Конечно, Помм была девушкой вполне заурядной. Для Эмери, для автора этих строк, для большинства мужчин девушки такого типа — лишь случайные вехи, мимолетные увлечения, которые занимают вас на миг, потому что красота и покой, даруемые ими, не отвечают вашим представлениям о красоте и покое и о женщине, которая может их дать. Это — бедные девушки. И они сами знают, что они — бедные девушки. Но бедны они лишь тем, чего не сумели в них разглядеть. А кто из мужчин положа руку на сердце не совершал в своей жизни два-три таких проступка?

Помм вернулась к матери, куда-то в район Сюрена или Аньера. В красный кирпичный дом, стоявший между двумя желтыми кирпичными домами. Как и раньше, мать и дочь подолгу сидели на диване, обитом черным дерматином, и ни разу ни та, ни другая словом не обмолвились о молодом человеке. Просто Помм вернулась — и все. Разложила вещи у себя в комнате. И по вечерам смотрела телевизор.

Теперь Помм точно знала, что она некрасивая. Некрасивая и толстая. И достойна презрения, ибо это — лишь внешнее выражение ее внутренней гнусности: на сей счет Помм не сомневалась после того, как Эмери ее прогнал.

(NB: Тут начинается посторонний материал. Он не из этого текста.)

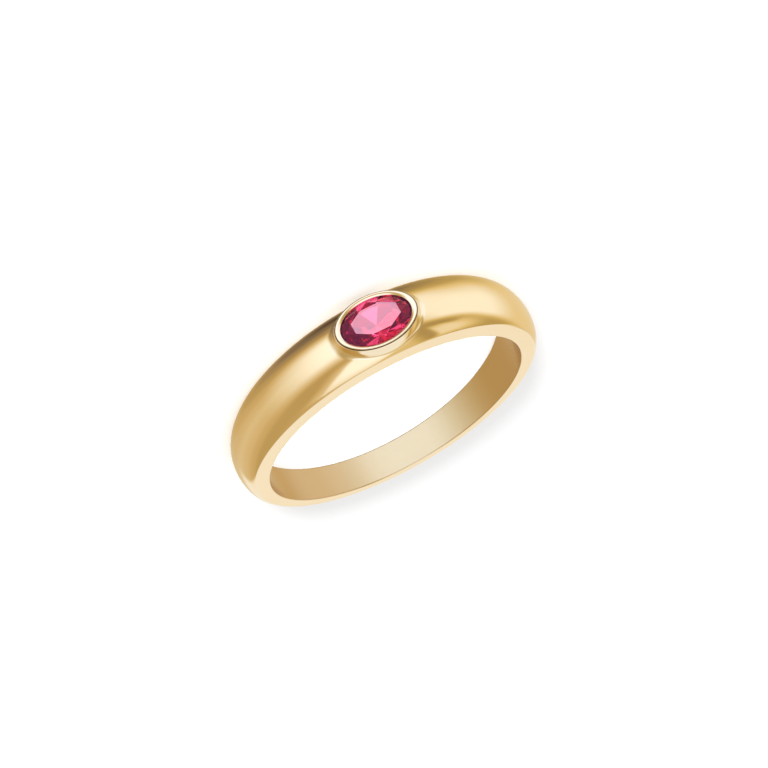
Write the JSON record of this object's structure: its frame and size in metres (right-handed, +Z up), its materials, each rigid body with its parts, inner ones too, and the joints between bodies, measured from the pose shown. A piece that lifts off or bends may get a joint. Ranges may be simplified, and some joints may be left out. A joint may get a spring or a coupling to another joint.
{
  "type": "ruby ring",
  "caption": "Domed gold finger ring that narrows towards the back, with an oval ruby set in a raised collar, lying on its side.",
  "frame": {"origin": "under the middle of the ring's box, on the surface that it lies on", "axes": "+Z up; -Y the way the stone looks; the bore's axis leans 3.2 degrees off +Z, towards +Y"},
  "size_m": [0.02, 0.0206, 0.0041],
  "materials": {
    "gold": "polished yellow gold",
    "ruby": "cut and polished"
  },
  "bodies": {
    "root": {"band": "gold", "ruby": "ruby"}
  },
  "joints": []
}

Страшнее всего было для нее выходить из дома — оказаться среди других людей, на улице, в поезде, в парикмахерской. Помм видела, как смотрят на нее люди. И явственно слышала смешки за спиной. Она никого не осуждала. Ей просто было стыдно.

А ведь Марилен еще давно сказала ей как-то: «Ой-ой-ой! Ну и разнесло же тебя!» И больно ущипнула за грудь, за бока, за бедра. Теперь-то Помм и припомнила эту фразу Марилен. Слова звучали у нее в ушах, точно Марилен была рядом или чуть позади и снова и снова повторяла, какая она толстая.